Results on Kinetics. Table 1 shows that our model significantly outperforms all competing methods under 5-shot settings. For instance, our STS achieves new state-of-the-art results with 87.5%. Compared with current state-of-the-art methods, such as TRX [12] and STRM [16], our STS outperforms these methods by 1.7% and 0.9% under the 5-shot setting, respectively. This demonstrates that the attributes of the spatio-temporal self-supervision framework surpass these traditional spatio-temporal modeling methods.

Results on SSV2. We also evaluate the proposed STS on the SSV2 dataset, which is more complex in temporal reasoning. The gains of our STS on SSv2 are more evident, further demonstrating the advantages of our temporary self supervision on this dataset. Our method achieves +2.0% improvements on SSV2\(^\dagger \) compared with STRM [16] under the 5-shot settings. For the SSV2\(^*\), which includes more training data, our method achievements +1.1% improvement in the 5-shot settings. These results indicates that more training data can generate more discriminative embeddings through self -supervision.

Table 1. Comparison with state-of-the-art methods on Kinetics, SSV2\(^\dagger \), SSV2\(^*\), UCF101, and HMDB51 in terms of 5-shot classification accuracy. “-” stands for the result is not available in published works. The best results are in bold.
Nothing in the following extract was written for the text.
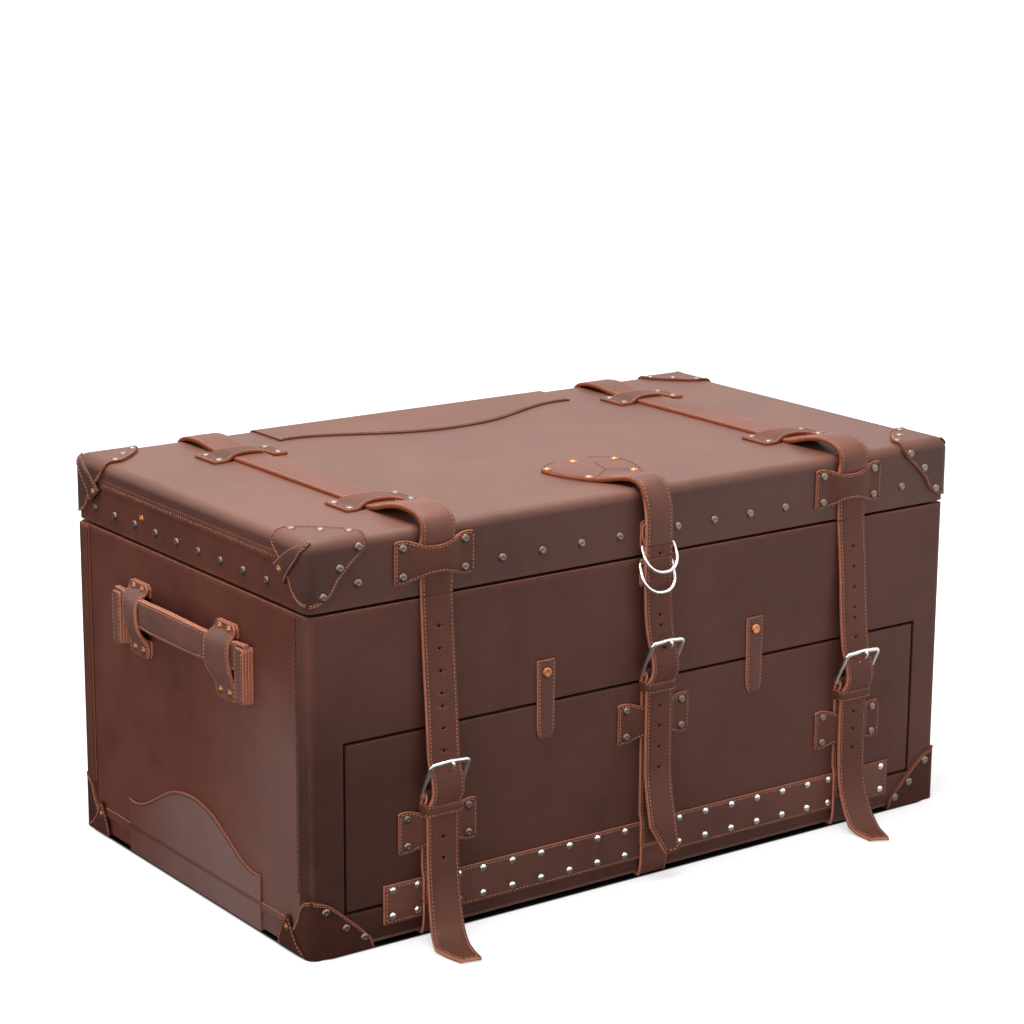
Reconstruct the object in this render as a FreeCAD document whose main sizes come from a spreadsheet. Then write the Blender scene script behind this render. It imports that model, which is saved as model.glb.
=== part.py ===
import FreeCAD, Part
import math
import os
import re
import Sketcher
from types import SimpleNamespace

# Leather-clad travel trunk with a hinged lid and a drop front.
# Frame: +Z up, +X along the long front, the front faces -Y. The origin is on
# the floor, under the middle of the case, where the centre strap rests.
# "Proud" is a distance out of a face: out of the front face it points to -Y.

SIZES = [
    ("case_width", 930.0, "case over its leather, left to right"),
    ("case_depth", 528.0, "case over its leather, front to back"),
    ("seam_height", 389.0, "floor to the top edge of the case"),
    ("lid_gap", 4.0, "open seam between case and lid"),
    ("lid_height", 77.0, "lid, from its rim to its top"),
    ("base_lift", 4.0, "leather and straps under the case bottom"),
    ("leather", 3.5, "covering leather"),
    ("board", 10.0, "plywood of the carcass"),
    ("edge_radius", 9.0, "wrapped upright edges"),
    ("top_radius", 12.0, "wrapped top edges of the lid"),
    ("corner_wrap", 24.0, "front leather turned onto the ends"),
    ("back_wrap", 28.0, "back leather turned onto the ends"),
    ("bottom_wrap", 33.0, "bottom leather turned up the ends"),
    ("end_fold", 29.5, "lid top leather turned down the ends"),
    ("door_margin", 46.0, "side of the drop front to the side of the case"),
    ("door_bottom", 46.0, "floor to the lower edge of the drop front"),
    ("door_top", 239.0, "floor to the upper edge of the drop front"),
    ("door_gap", 3.0, "gap all round the drop front"),
    ("lip_depth", 60.0, "inner rim reaching down into the case"),
    ("lip_rise", 24.0, "inner rim standing up into the lid"),
    ("lip_board", 6.0, "thickness of the inner rim"),
    ("lip_play", 1.5, "inner rim to lid wall"),
    ("strap_width", 44.0, "outer straps"),
    ("centre_width", 38.0, "centre strap"),
    ("strap_thick", 4.0, "all straps"),
    ("lay", 0.2, "strap to the leather that it lies on"),
    ("strap_reach", 305.0, "centre line of the outer straps, from the middle"),
    ("centre_x", 3.0, "centre line of the centre strap"),
    ("lean_left", 5.0, "left strap, how far inwards it runs on its way down"),
    ("lean_right", 7.0, "right strap, how far outwards it runs on its way down"),
    ("heel_left", 163.0, "height of the left buckle's heel bar"),
    ("heel_centre", 250.0, "height of the centre buckle's heel bar"),
    ("heel_right", 185.0, "height of the right buckle's heel bar"),
    ("loop_left_z", 123.5, "height of the left loop on the drop front"),
    ("loop_centre_z", 192.5, "height of the centre loop on the drop front"),
    ("loop_right_z", 127.0, "height of the right loop on the drop front"),
    ("bar_radius", 2.3, "buckle wire"),
    ("bar_play", 0.3, "chape leather to heel bar"),
    ("frame_length", 46.0, "heel bar to top bar of a buckle"),
    ("frame_tilt", 25.7, "lean of a closed buckle from upright, degrees"),
    ("frame_ease", 1.3, "buckle side bar to strap edge"),
    ("prong_radius", 1.8, "buckle prong"),
    ("pin_play", 0.05, "running fit of a prong on its bar"),
    ("keeper_tall", 13.0, "leather keeper below each buckle"),
    ("keeper_thick", 2.2, "keeper leather"),
    ("loop_length", 105.0, "bone-shaped strap loop, end to end"),
    ("loop_tall", 49.0, "bone-shaped loop at its ends"),
    ("loop_waist", 31.0, "bone-shaped loop at its waist"),
    ("loop_thick", 3.0, "bone-shaped loop leather"),
    ("rivet_pitch_x", 81.5, "rivets of a loop, along it"),
    ("rivet_pitch_z", 32.0, "rivets of a loop, across it"),
    ("lid_loop_z", 433.0, "height of the loops on the lid front"),
    ("top_loop_front", -144.0, "front loops on the lid top"),
    ("top_loop_back", 145.0, "back loops on the lid top"),
    ("band_margin", 41.5, "end of the hinge band to the side of the drop front"),
    ("band_x", 5.5, "middle of the hinge band"),
    ("band_low", 21.0, "lower edge of the hinge band"),
    ("band_high", 67.5, "upper edge of the hinge band"),
    ("band_thick", 3.0, "hinge band leather"),
    ("stud_margin", 11.2, "end of the hinge band to its last stud"),
    ("stud_columns", 19.0, "studs in a row"),
    ("stud_low", 30.3, "height of the lower studs"),
    ("stud_high", 60.5, "height of the upper studs"),
    ("stud_radius", 4.5, "polished stud"),
    ("rivet_radius", 5.2, "antique rivet"),
    ("rivet_rise", 2.0, "height of a rivet head"),
    ("stud_rise", 2.4, "height of a polished stud"),
    ("copper_radius", 5.0, "copper rivet"),
    ("press_radius", 6.2, "press-stud cap"),
    ("press_rise", 2.2, "height of a press-stud cap"),
    ("tab_width", 28.0, "press-stud tab"),
    ("tab_left_x", -151.5, "left press-stud tab"),
    ("tab_right_x", 158.0, "right press-stud tab"),
    ("tab_low", 198.0, "pointed lower end of a tab"),
    ("tab_high", 296.0, "upper end of a tab"),
    ("tab_stud_z", 276.0, "height of the press studs"),
    ("cap_thick", 3.0, "corner cap leather"),
    ("lid_cap_leg", 74.0, "lid corner cap, along each edge"),
    ("lid_cap_drop", 70.0, "lid corner cap, down the lid"),
    ("base_cap_leg", 79.0, "base corner cap, along the bottom"),
    ("base_cap_rise", 69.0, "base corner cap, up the corner"),
    ("front_rivet_first", 42.5, "rivets on the lid front, innermost from their middle"),
    ("front_rivet_pitch", 54.8, "rivets along the lid front"),
    ("front_rivet_outer", 68.5, "outermost rivets on the lid front, to the side of the case"),
    ("front_rivet_shift", 5.0, "rivets on the lid front, moved to the left"),
    ("odd_rivet_y", 103.0, "single copper rivet on the left end of the lid"),
    ("end_rivet_front", 84.0, "first rivet on a lid end, from the front"),
    ("end_rivet_back", 45.0, "last rivet on a lid end, from the back"),
    ("overlay_half", 222.0, "half width of the overlay on the lid top"),
    ("overlay_reach", 134.0, "overlay on the lid top, back to front"),
    ("overlay_fold", 46.0, "overlay on the lid top, down the back"),
    ("overlay_thick", 2.5, "overlay leather"),
    ("end_overlay_half", 154.0, "half width of the overlays on the ends"),
    ("end_overlay_high", 115.5, "overlays on the ends, top of the wave"),
    ("end_overlay_under", 46.0, "overlays on the ends, turned under the case"),
    ("handle_y", 2.5, "middle of a handle"),
    ("handle_loop_reach", 100.5, "handle loop, from the handle's middle"),
    ("handle_loop_wide", 40.0, "handle loop, along the handle"),
    ("handle_loop_low", 258.0, "handle loop, lower end"),
    ("handle_loop_high", 347.0, "handle loop, upper end"),
    ("handle_arch", 13.0, "inside of a handle loop, proud of the end"),
    ("grip_low", 295.5, "handle grip, lower edge"),
    ("grip_tall", 34.0, "handle grip, height"),
    ("grip_thick", 6.0, "handle grip, two layers"),
    ("grip_bow", 20.0, "middle of the grip, proud of the end"),
    ("stop_low", 262.0, "handle stops, lower edge"),
    ("stop_tall", 63.0, "handle stops, height"),
    ("stop_wide", 21.0, "handle stops, along the handle"),
    ("stop_thick", 10.5, "handle stops, three layers"),
    ("handle_play", 3.5, "handle stop to handle loop"),
    ("shelf_height", 248.0, "underside of the shelf between the compartments"),
    ("hinge_inset", 49.0, "outer lid hinges, from the outer straps inwards"),
    ("hinge_wide", 44.0, "lid hinge leaves"),
    ("hinge_leaf", 1.6, "lid hinge plate"),
    ("hinge_tall", 26.0, "lid hinge leaf, from the pin"),
    ("knuckle_radius", 4.3, "lid hinge knuckle"),
    ("hinge_pin_radius", 2.0, "lid hinge pin"),
    ("ring_radius", 2.2, "D-ring wire"),
    ("ring_inside", 42.0, "D-ring, clear width"),
    ("ring_drop", 37.0, "D-ring, bar to bow"),
    ("ring_upper_z", 404.0, "bar of the upper D-ring"),
    ("ring_lower_z", 384.0, "bar of the lower D-ring"),
    ("ring_proud", 5.2, "D-ring bars, proud of the front"),
    ("ring_tilt", 27.0, "lean of the D-rings from upright, degrees"),
]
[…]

Results on UCF101 and HMDB51. In order to further verify our STS, we also compare it with state-of-the-art methods on the UCF101 and HMDB51 datasets, whose data is simpler compared with Kinetics and SSv2. And the results are shown in Table 1. Our method improves over TRX [12] on HMDB51 e.g., +1.9% for the 5-shot settings. Similarly, STS improves over TRX on UCF101 e.g., +1.0% for the 5-shot settings.

4.3 Ablation Studies

Influence of the Different Training Losses in the STS Framework. To examine the effect of various training losses in our proposed STS, we performed ablation studies on the SSV2\(^\dagger \), Kinetics, and HMDB51 datasets under the 5-way 5-shot setting. The results are shown in Table 2. The coarse-grained loss \(\mathcal {L}_c \) primarily focuses on the similarity between the aggregated video embedding, while the fine-grained loss \(\mathcal {L}_f \) mainly considers the similarity between the clip-level embedding, the total loss is given by \(\mathcal {L}_g \) = \(\mathcal {L}_c \) + \(\mathcal {L}_f \). As evidenced in lines 1-3, adopting both coarse-grained and fine-grained classification losses without a doubt leads to better outcomes than just relying on \(\mathcal {L}_c \) or \(\mathcal {L}_f \). Since \(\mathcal {L}_f \) is more suited to the 5-way 5-shot setup, it obtains considerably better results than \(\mathcal {L}_c \). On the Kinetics and HMDB51 datasets, incorporating a distance loss \(\mathcal {L}_{spa}\) between spatial patches point-to-point effectively enhances the model performance. Self-supervised learning of temporal and spatial features has demonstrated noticeable benefits, as shown in rows 5 and 6 of Table 2, respectively. Integrating self-supervision in both spatial and temporal domains can significantly improve the generality of the acquired embedding. Finally, we achieve the best results by combining \(\mathcal {L}_g + {L}_{spa} + \mathcal {L}^{self}_{spa} + \mathcal {L}^{self}_{time} \) in row 6.

Table 2. Influence of various training losses in the STS framework on Kinetics, HMDB51, and SSV2\(^\dagger \) under the 5-way 5-shot setup. The best result are in bold.

Results on Using only the TRX Loss Under the 5-Way 1-Shot Setting. Table 3 shows the performance of our STS framework only based on TRX [12] alignment metrics in terms of 1-shot setting. TRX is designed for 5-shot, so its performance is not ideal under the 1-shot setting. To prove the validity of our model, we removed the coarse-grained loss \(\mathcal {L}_c \) and kept only the fine-grained loss \(\mathcal {L}_f \), i.e., the TRX loss, and compared the performance of TRX and its subsequent improvement STRM [16] under the 5-way 1-shot setting.

Table 3. Results on using only the TRX loss on Kinetics, SSV2\(^\dagger \), SSV2\(^*\), UCF101, and HMDB51 under the 5-way 1-shot setup. The best results are in bold.

5 Conclusions

In this paper, we propose a novel Spatio-Temporal Self-supervision (STS) framework for few-shot action recognition that consists of a spatial cross self-supervision (SCS) module, a temporary cross self-supervision (TCS) module, and a spatio-temporal aggregation (STA) module. The SCS and TCS modules for few-shot action recognition are proposed to generate self-supervision loss at the spatial and temporal levels as auxiliary losses to facilitate the transferability of learned feature representations. The STA module accounts for the spatial information relationship among all frames within a video sequence to achieve optimal video embedding. Extensive experiments on five commonly used benchmarks verify the effectiveness of our method and demonstrate that STS achieves state-of-the-art performance under the 5-shot setting.